Current sectoral approaches to the management of marine and coastal resources have generally not proven capable of conserving marine and coastal biological diversity. New models are needed to move planners toward multiple-use, systems-oriented modes of management, based on precautionary approaches and ecosystem management principles. Wide adoption and implementation of integrated marine and coastal area management (IMCAM) are necessary for effective conservation and sustainable use of marine and coastal biological diversity.

IMCAM is a participatory process for decision-making to prevent, control, or mitigate adverse impacts from human activities in the marine and coastal environment, and to contribute to the restoration of degraded coastal areas. It involves all stakeholders, including: decision-makers in the public and private sectors; resource owners, managers and users; non-governmental organizations; and the general public. Community-based management approaches have proven particularly important. Integrated management programmes have already demonstrated their potential as an effective tool in developed and developing countries around the world.

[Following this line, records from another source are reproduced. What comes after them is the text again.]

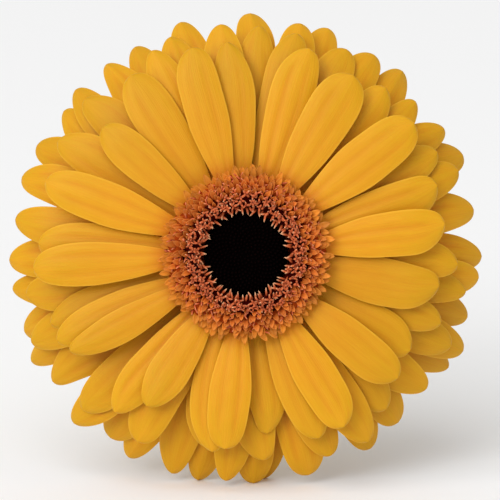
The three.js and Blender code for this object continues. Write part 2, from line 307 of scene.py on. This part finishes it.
def petal_material():
    """Golden satin with fine long veins, painted shade in the grooves, a painted highlight along the edges,
    and orange at the root that is partly the petal's own deeper orange and partly painted shade where petals
    tuck under others.
    """
    made, tree, shader = material("petal_gold")
    along, across, chance = (value_at(tree, name) for name in ("along", "across", "chance"))
    lines = node(tree, "ShaderNodeCombineXYZ", [
        maths(tree, "MULTIPLY", across, 9.0), maths(tree, "MULTIPLY", along, 1.6),
        maths(tree, "MULTIPLY", chance, 31.0)]).outputs[0]
    veins = node(tree, "ShaderNodeTexNoise", {"Vector": lines, "Scale": 2.4, "Detail": 3.0,
                                              "Roughness": 0.55}).outputs["Fac"]
    cloud = node(tree, "ShaderNodeCombineXYZ", [
        across, maths(tree, "MULTIPLY", along, 3.0), chance]).outputs[0]
    patches = node(tree, "ShaderNodeTexNoise", {"Vector": cloud, "Scale": 1.3, "Detail": 2.0}).outputs["Fac"]

    body = mixed(tree, ramp(tree, along, (0.3, 0.0), (1.0, 1.0)), colour(217, 147, 16), colour(208, 154, 12))
    body = mixed(tree, ramp(tree, patches, (0.35, 0.0), (0.7, 0.6)), body, colour(219, 156, 24))
    body = mixed(tree, ramp(tree, veins, (0.38, 0.0), (0.68, 0.25)), body, colour(203, 129, 10))
    # Painted shade: the colour darkens in the two long grooves, where shade falls.
    groove = value_at(tree, "groove")
    body = mixed(tree, maths(tree, "MULTIPLY", groove, 0.3), body, colour(200, 118, 8))
    # Painted highlight: a thin lighter band along each petal's edges, where they catch the light.
    edge = ramp(tree, maths(tree, "ABSOLUTE", across), (0.9, 0.0), (1.0, 0.45))
    body = mixed(tree, edge, body, colour(236, 180, 52))
    # Orange at the root: partly the petal's own deeper orange, partly painted shade where the petals tuck
    # under one another.
    root = ramp(tree, along, (0.1, 0.8), (0.3, 0.0))
    body = mixed(tree, root, body, colour(206, 112, 20))
    body = mixed(tree, maths(tree, "MULTIPLY", value_at(tree, "under"), 0.65), body, colour(238, 188, 78))
    tone = maths(tree, "MULTIPLY_ADD", chance, 0.12, 0.93)
    grey = node(tree, "ShaderNodeCombineColor", [tone, tone, tone]).outputs[0]
    tree.links.new(mixed(tree, 1.0, body, grey, "MULTIPLY"), shader.inputs["Base Color"])

    relief = node(tree, "ShaderNodeBump", {"Height": veins, "Strength": 0.35, "Distance": 0.00022})
    tree.links.new(relief.outputs[0], shader.inputs["Normal"])
    shader.inputs["Roughness"].default_value = 0.52
    shader.inputs["Specular IOR Level"].default_value = 0.2
    shader.inputs["Subsurface Weight"].default_value = 0.15
    shader.inputs["Subsurface Radius"].default_value = (1.0, 0.5, 0.05)
    shader.inputs["Subsurface Scale"].default_value = 0.0008
    return made


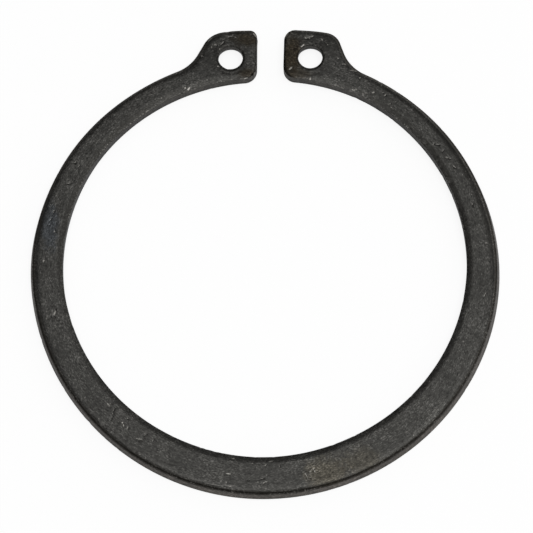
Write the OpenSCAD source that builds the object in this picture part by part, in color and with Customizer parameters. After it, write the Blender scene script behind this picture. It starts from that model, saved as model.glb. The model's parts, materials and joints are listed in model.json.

Decision II/10, as adopted by the Conference of the Parties at its second meeting in Jakarta in November 1995, encourages the use of IMCAM as the most suitable framework for addressing human impacts on marine and coastal biological diversity and for promoting its conservation and sustainable use; and encourages Parties to establish and/or strengthen, where appropriate, institutional, administrative, and legislative arrangements for the development of integrated management of marine and coastal ecosystems, plans and strategies for marine and coastal areas, and their integration within national development plans.

According to decision II/10, crucial components of IMCAM are relevant sectoral activities, such as construction and mining in coastal areas, mariculture, mangrove management, tourism, recreation, fishing practices and land-based activities, including watershed management. Where appropriate and practical, physical alteration, destruction and degradation of vital habitats should be prevented and restoration of degraded habitats pursued, including spawning areas, nurseries of stocks of living marine resources, bearing in mind the objectives of the Convention on Biological Diversity and the need to provide a balanced approach to the use and conservation of marine and coastal biological diversity.

IMCAM is one of the programme elements of the elaborated programme of work on marine and coastal biological diversity adopted at the seventh meeting of the Conference of the Parties and contained in the Annex to decision VII/5 on Conservation and Sustainable Use of Marine and Coastal Biological Diversity.

Programme element 1 on Implementation of integrated marine and coastal area management is composed of:

Goal: To promote and improve the implementation of IMCAM at the local, national and regional level.

  • Operational objective 1.1:

To apply appropriate policy instruments and strategies, including building of capacity, for the effective implementation of IMCAM

  • Operational objective 1.2:

To undertake direct action to protect the marine environment from negative impacts

  • Operational objective 1.3:

To develop guidelines for ecosystem evaluation and assessment, paying attention to the need to identify and select indicators, including social and abiotic indicators, that distinguish between natural and human-induced effects.